Weighing age, attribution, and condition honestly is appraisal work — our RICA-certified appraisal service covers exactly this.

Cleaning & Care Considerations

A Daghestan takes the standard conservation process — cold water, individual dye testing, controlled flat drying — with the ivory ground and the age of most surviving pieces steering the plan.

Common Damage Patterns

  • Dye bleed halos on the ivory ground. Past amateur washing shows as pink or blue shadows around lattice flowers — the most common inherited damage on the type.
  • Wear concentrated in the mihrab zone. Devotional use focused traffic on one area of the field in a way ordinary floor use never does.
  • Painted-over wear from old restorations. A century of trade circulation means tinted and painted low spots surface constantly, and they complicate every later treatment.
  • End and edge loss on thin structure. The fine, light build gives way at its boundaries first — missing outer guard borders are near-universal on unrestored antique examples.

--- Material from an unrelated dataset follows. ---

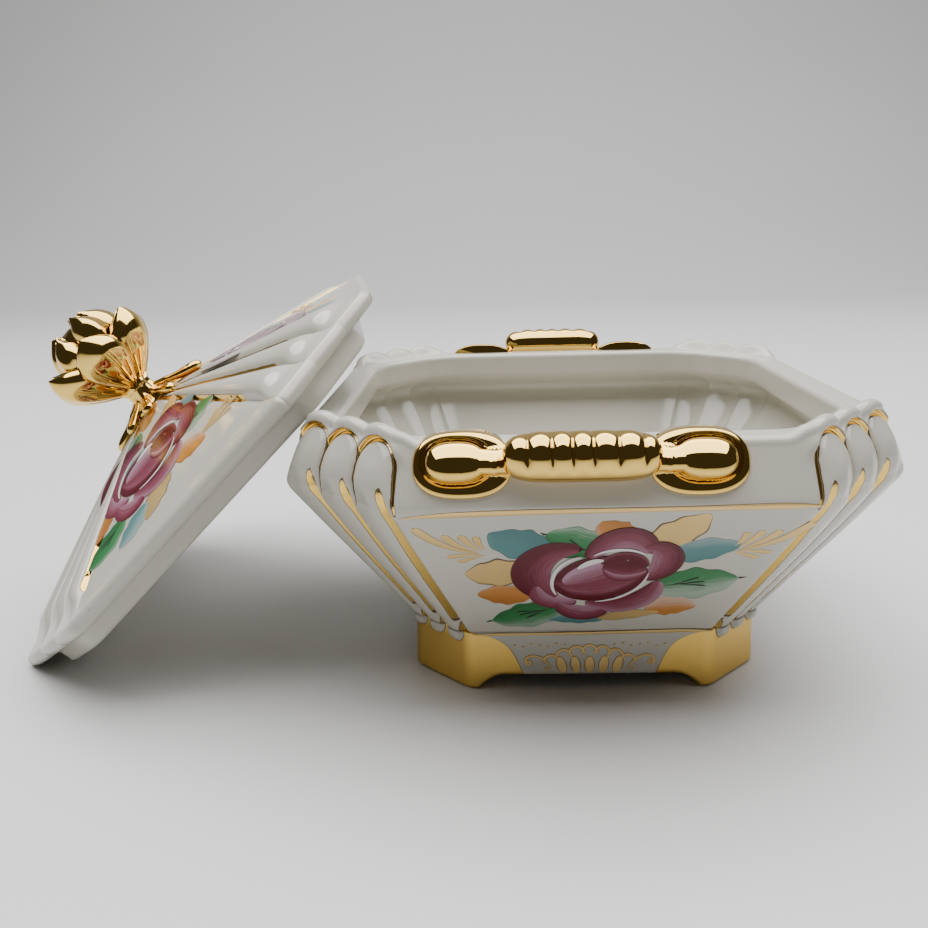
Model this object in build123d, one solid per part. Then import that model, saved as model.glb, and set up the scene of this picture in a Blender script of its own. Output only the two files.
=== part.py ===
from build123d import *
import os
from math import atan2, degrees, sqrt

# Porcelain trinket box: a square bowl with cut, gadrooned corners on a low plinth, two gilded
# handles, and a loose pyramid lid with a gilded bud finial. The lid leans against the bowl.
# Frame: millimetres, origin at the middle of the bowl's footprint on the table, +Z up,
# +X to the right and -Y towards the front handle.

# ---- Bowl ----
belly_width = 130.0          # across the flats at the widest level
belly_height = 50.4          # the widest level above the table
belly_corner_cut = 25.0      # leg of the cut corner at the belly
rim_width = 120.0
rim_height = 62.5
rim_corner_cut = 21.0
base_width = 78.0            # underside of the bowl, on the plinth
base_corner_cut = 12.5
bowl_wall = 4.2              # wall thickness, measured level
floor_thickness = 4.5
mouth_width = 107.0          # opening inside the rim
mouth_corner_cut = 15.5
lip_depth = 6.0              # height of the lip that the mouth passes through
gadroons_per_corner = 3
belly_bulge = 2.6            # how far a gadroon stands out of the cut corner
rim_bulge = 2.2
base_bulge = 1.0
crown_rise = 3.0             # gadroon tops above the flat rim

# ---- Plinth ----
plinth_width = 80.0
plinth_corner_cut = 13.0
plinth_height = 13.8
plinth_wall = 6.0
notch_length = 42.0          # gap under each side, between two bracket feet
notch_height = 3.2
notch_round = 2.5

# ---- Handles ----
grip_length = 28.5
grip_radius = 4.9
grip_end_round = 3.0
grip_sink = 0.7              # depth that the grip is let into the bowl's side
lug_length = 16.0
lug_height = 10.8
lug_depth = 5.6              # how far a lug stands out of the bowl's side
lug_drop = 1.4               # lugs sit this much lower than the grip
boss_length = 11.0
boss_radius = 3.4
boss_proud = 0.6             # boss axis behind the plaque's face
neck_radius = 2.8
handle_below_rim = 1.2       # grip axis below the flat rim
front_handle_shift = -4.5    # the hand-fitted handles are off centre
rear_handle_shift = -1.5
rear_handle_raise = 1.8

# ---- Lid ----
lid_width = 122.5
lid_corner_cut = 27.5
lid_edge = 4.0               # thickness of the lid's rim
lid_edge_round = 1.6
lid_edge_step = 2.5          # flat of the rim outside the pyramid
lid_rise = 24.2              # height of the pyramid's point above the lid's underside
lid_wall = 4.2               # upright thickness of the pyramid
lid_bulge = 1.6
crown_clearance = 0.6        # between the lid's edge and the gadroon tops
flange_clearance = 0.8       # between the flange and the mouth, each side
flange_depth = 4.8
flange_wall = 4.0
lean_angle = 44.8            # lean of the lid from level
lean_turn = 9.0              # the leaning lid is turned a little about the upright
lean_offset = 13.9           # the lid's centre towards the rear handle
lean_gap = 0.3               # between the lid and the bowl that it leans on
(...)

Frequently Asked Questions

How do I tell a Daghestan rug from a Shirvan?

This is the classic Caucasian attribution problem, and honest dealers admit the line blurs. Both traditions weave fine, and the ivory lattice prayer design was made in both territories. The working tells: Daghestan attribution is strongest on prayer-format rugs with the diagonal ivory lattice-and-flower field, and older Daghestan work tends toward an all-wool foundation with a longer, more loosely finished back, where Shirvan production more often shows cotton in the structure and a flatter, tighter finish. No single trait settles it — specialists weigh the whole package, and plenty of rugs have traded under both names in one lifetime.

Why are so many Daghestan rugs prayer rugs?

The mountain communities of Daghestan were devout, and the prayer rug — with its directional mihrab arch — was both a devotional object and the region's signature export format. The weaving culture developed its most distinctive design, the ivory-ground diagonal lattice filled with stylized flowers beneath a stepped arch, specifically in this format. Non-prayer Daghestan rugs certainly exist, but the prayer format is where the tradition put its identity, and it's what collectors picture when they hear the name.

Does a wool or cotton foundation help date a Daghestan rug?

As a general clue, yes. Classic 19th-century Daghestan weaving runs on an all-wool foundation; cotton — sometimes just in the wefts, sometimes throughout — enters the region's structure increasingly toward the end of the 19th century and into the 20th. So all-wool structure is consistent with an earlier date, while cotton suggests later production. It's supporting evidence rather than proof — practices varied village to village, and dating any Caucasian rug honestly rests on dyes, drawing, wear, and structure read together, which is exactly what a written appraisal weighs.